Creo que ya les he comentado la veneración que siento por ese toro.

“Zanahorio” me dio uno de los mejores recuerdos en mi vida de aficionado. Era una mañana azul y verde que ponía un marco grandioso al campo bravo queretano; por su parte, los pájaros celebraban una juerga celestial y el sol pintaba de luz la circunferencia de la placita de tientas.

El novillo salió con muchas patas y remataba en los burladeros. Luis Francisco Luna, se desprendió de la tronera y después de unos lances de tanteo, la emprendió a verónicas que el toro tomaba como un jaguar. Se revolvía en un palmo, tornaba disparado como una flecha y acomodaba la cabeza con estilo de maestro.

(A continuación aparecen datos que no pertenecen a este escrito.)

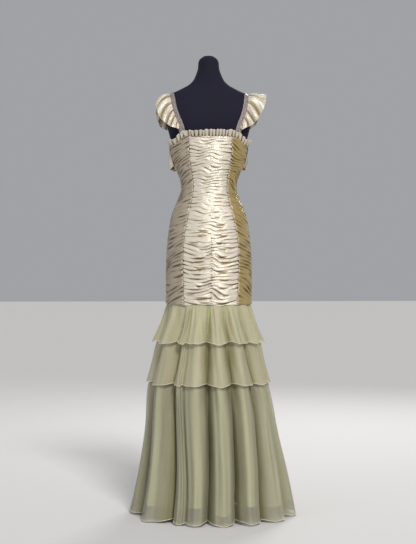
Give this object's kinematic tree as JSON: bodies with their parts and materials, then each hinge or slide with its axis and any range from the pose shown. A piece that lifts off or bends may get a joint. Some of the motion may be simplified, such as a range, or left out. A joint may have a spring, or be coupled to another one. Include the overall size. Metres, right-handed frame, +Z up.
{
  "type": "mermaid gown on a dress form",
  "caption": "Floor-length mermaid gown with a ruched fitted body, gathered cap straps and flounced flared skirt, standing on a limbless dress form.",
  "frame": {"origin": "centre of the round base plate's underside, on the floor", "axes": "+Z up along the stand's pole, -Y the way the gown's front faces, +X the wearer's left"},
  "size_m": [0.5989, 0.5469, 1.64],
  "materials": {
    "satin": "lustrous champagne satin",
    "strap_trim": "fine glittery woven band",
    "organza": "thin pale olive organza",
    "underskirt": "opaque olive satin",
    "jersey": "dark stretched jersey",
    "stand_metal": "satin black paint"
  },
  "bodies": {
    "root": {"back_left": "satin", "back_right": "satin", "side_left": "satin", "side_right": "satin", "front": "satin", "bust_flounce": "satin", "neck_frill_back": "satin", "neck_frill_front": "satin", "strap_left": "strap_trim", "strap_right": "strap_trim", "cap_sleeve_left": "satin", "cap_sleeve_right": "satin", "tier_one_back": "organza", "tier_one_front": "organza", "tier_two_back": "organza", "tier_two_front": "organza", "skirt_back": "organza", "skirt_front": "organza", "underskirt_back": "underskirt", "underskirt_front": "underskirt", "dress_form": "jersey", "stand_pole": "stand_metal", "stand_base": "stand_metal"}
  },
  "joints": []
}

En la faena de muleta refrendó la conferencia magistral de bravura. Incansable, acometía por el lado derecho tomando los largos muletazos. Cuando su lidiador lo sometió por el otro lado, también demostró buen estilo en los naturales. Repitió cien veces y tenía el hocico cerrado. Su emotividad me sumergió en un estado de gracia y a la vez, de tremenda tensión, el que lo estaba toreando era mi hijo y en ese punto, la perspectiva del toreo cambia totalmente. Dentro de las emociones y conforme avanzaba la faena, nació y empezó a crecer en mi un sentimiento de enorme gratitud hacia “Zanahorio”, que después se transformó en un cariño entrañable, porque esas efusiones también caben dentro de la grandeza del toreo y son muy difíciles de explicar a aquellos que cierran su mente en un sólo pensamiento, el de que si en verdad quieres a los bovinos, para qué los lastimas. No comprenden que los grandes amores siempre dejan el corazón sangrando, no saben que las verdaderas pasiones están envueltas en papel de solemnidades mayores.

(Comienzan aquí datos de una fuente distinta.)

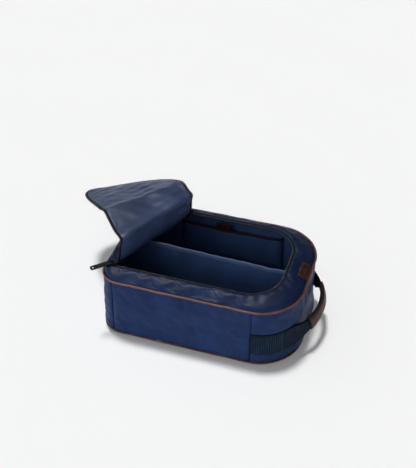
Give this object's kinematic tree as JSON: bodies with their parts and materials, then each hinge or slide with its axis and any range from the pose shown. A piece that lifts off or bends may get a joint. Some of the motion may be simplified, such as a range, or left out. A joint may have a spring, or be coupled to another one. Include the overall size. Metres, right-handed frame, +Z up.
{
  "type": "shoe bag",
  "caption": "Zip-top shoe bag with rounded ends, piped seams, a padded divider, an inner slip pocket and a leather-wrapped webbing carry handle; lid shown folded open.",
  "frame": {"origin": "middle of the flat base face the bag rests on", "axes": "+X along the bag towards the carry handle, +Y across it towards the slip pocket, +Z up through the zipped opening"},
  "size_m": [0.5093, 0.3204, 0.1962],
  "materials": {
    "board": "stiff sheet",
    "brown_leather": "smooth grain, satin",
    "cord": "twisted filler cord",
    "dark_metal": "gunmetal plating",
    "foam": "closed-cell foam sheet, matt",
    "navy_lining": "smooth plain weave",
    "navy_nylon": "coated plain weave, slight sheen",
    "tan_leather": "smooth, satin",
    "thread": "twisted thread",
    "webbing": "ribbed webbing",
    "zip_coil": "moulded coil",
    "zip_tape": "woven tape"
  },
  "bodies": {
    "root": {"base_board": "board", "base_foam": "foam", "bottom_panel": "navy_nylon", "bottom_piping": "tan_leather", "bottom_piping_cord": "cord", "divider_binding": "navy_lining", "divider_core": "foam", "divider_far_skin": "navy_lining", "divider_near_skin": "navy_lining", "far_side_foam": "foam", "far_side_gusset": "navy_nylon", "floor_lining": "navy_lining", "handle_end_foam": "foam", "handle_end_gusset": "navy_nylon", "handle_far_tail": "webbing", "handle_near_tail": "webbing", "handle_stitching": "thread", "hinge_end_foam": "foam", "hinge_end_gusset": "navy_nylon", "leather_patch": "brown_leather", "lid_base_lining": "navy_lining", "lid_base_shell": "navy_nylon", "lid_base_zip": "zip_tape", "near_side_foam": "foam", "near_side_gusset": "navy_nylon", "pocket_binding": "brown_leather", "pocket_label": "brown_leather", "pocket_panel": "navy_lining", "top_lining": "navy_lining", "top_panel": "navy_nylon", "top_piping": "tan_leather", "top_piping_cord": "cord", "wall_lining": "navy_lining", "zip_coil": "zip_coil", "zip_end_stops": "dark_metal", "zip_tape": "zip_tape"},
    "flap_1": {"flap_1_lining": "navy_lining", "flap_1_shell": "navy_nylon", "flap_1_zip": "zip_tape"},
    "flap_2": {"flap_2_lining": "navy_lining", "flap_2_shell": "navy_nylon", "flap_2_zip": "zip_tape"},
    "flap_3": {"flap_3_lining": "navy_lining", "flap_3_shell": "navy_nylon", "flap_3_zip": "zip_tape"},
    "flap_4": {"flap_4_lining": "navy_lining", "flap_4_shell": "navy_nylon", "flap_4_zip": "zip_tape"},
    "near_slider": {"near_slider": "dark_metal"},
    "near_pull": {"near_pull": "dark_metal"},
    "far_slider": {"far_slider": "dark_metal"},
    "far_pull": {"far_pull": "dark_metal"},
    "handle": {"handle_webbing": "webbing", "handle_grip": "brown_leather"}
  },
  "joints": [
    {"name": "flap_fold", "type": "hinge", "parent": "root", "child": "flap_1", "pos_m": [-0.1185, 0, 0.1408], "axis": [-0.4038, -0.9149, 0], "range_deg": [-90, 8]},
    {"name": "flap_curl_1", "type": "hinge", "parent": "flap_1", "child": "flap_2", "pos_m": [-0.11255, 0.01348, 0.17419], "axis": [-0.4035, -0.9144, 0.0332], "range_deg": [-75.05, 6.77]},
    {"name": "flap_curl_2", "type": "hinge", "parent": "flap_2", "child": "flap_3", "pos_m": [-0.14652, 0.04971, 0.1858], "axis": [-0.5747, -0.8139, 0.0853], "range_deg": [-33.05, 3.03]},
    {"name": "flap_curl_3", "type": "hinge", "parent": "flap_3", "child": "flap_4", "pos_m": [-0.21312, 0.11464, 0.15338], "axis": [-0.9266, -0.3577, -0.1161], "range_deg": [-13.05, 1.26]},
    {"name": "near_slider_slide", "type": "slide", "parent": "root", "child": "near_slider", "axis": [1, 0, 0], "range_m": [0, 0.2383]},
    {"name": "near_pull_swing", "type": "hinge", "parent": "near_slider", "child": "near_pull", "pos_m": [-0.1605, -0.0895, 0.1444], "axis": [-0.6947, 0.7193, 0], "range_deg": [0, 110]},
    {"name": "far_slider_slide", "type": "slide", "parent": "root", "child": "far_slider", "axis": [1, 0, 0], "range_m": [-0.0764, 0.1618]},
    {"name": "far_pull_swing", "type": "hinge", "parent": "far_slider", "child": "far_pull", "pos_m": [-0.084, 0.0895, 0.1444], "axis": [0.6947, 0.7193, 0], "range_deg": [0, 40]},
    {"name": "handle_swing", "type": "hinge", "parent": "root", "child": "handle", "pos_m": [0.157, 0, 0.052], "axis": [0, -1, 0], "range_deg": [-36, 12]}
  ],
  "couplings": [
    {"joint": "flap_curl_1", "follows": "flap_fold", "ratio": 0.83333},
    {"joint": "flap_curl_2", "follows": "flap_fold", "ratio": 0.36667},
    {"joint": "flap_curl_3", "follows": "flap_fold", "ratio": 0.14444}
  ]
}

Desde luego, “Zanahorio” se quedó a padrear en la ganadería de Lecumberri Hermanos que desde hace pocos días pasta en Campeche. Por el cariño que le guardo a su toro, don Gabriel Lecumberri tiene la gentileza de mantenerme al tanto respecto de la vida de “Zanahorio” y por ello, esta semana, mandó videos del desembarco del precioso castaño, que al día de hoy, es un pavo con toda la barba. “Bajo con un humor de perros” dice el mensaje.

Allá en tierra tropical ha comenzado una vida nueva, pero es que, donde realmente pasta “Zanahorio” es en mi memoria y en mi corazón. Él es mi toro de la esperanza, el que me hace volver a la plaza en busca de otros zanahorios, que casi nunca salen. Sin embargo, un aficionado nunca descarta la posibilidad de que en la tarde, cualquier tarde, embista un toro grandioso, un toro de bandera de los que pueden resucitar el toreo en unos minutos. Esa ilusión me hace subir al coche y manejar kilómetros pensando en ese momento maravilloso en que te das cuenta que sobre la arena hay un toro de verdad  con sus buenos pitacos, gran trapío y fiereza de tejón. Si eso lo combinas con que se encuentre con un buen torero, aunque sepas que de esa estirpe de coletas ya casi no quedan, todo es posible. Si eso pasa, entonces, se renueva el estado de gozo que perdiste en otras muchas corridas de pantomima y en la noche, te vas a la cama sabiendo que has presenciado uno de los espectáculos más hermosos que puede regalarte la vida. Y por la mañana, te levantas emocionado y lúcido, y cuando sales de la regadera, con la toalla le pegas una media verónica antológica a ese morito de tus sueños que viste el día anterior.

Los toros como “Zanahorio”, es decir, los auténticamente bravos, nobles, codiciosos y alegres, cada vez se alejan más de la ciudad de México -espero que capten toda la mala leche de este comentario-. Es triste, porque dentro del cajón se llevan con ellos lo que de verdad es imprescindible en el toreo, me refiero a esas características que hacen la diferencia trascendental entre lo que es acudir a la plaza a divertirse y salir como si nada, de lo que es ir a emocionarse hasta el agotamiento, hasta sentir el alma magullada.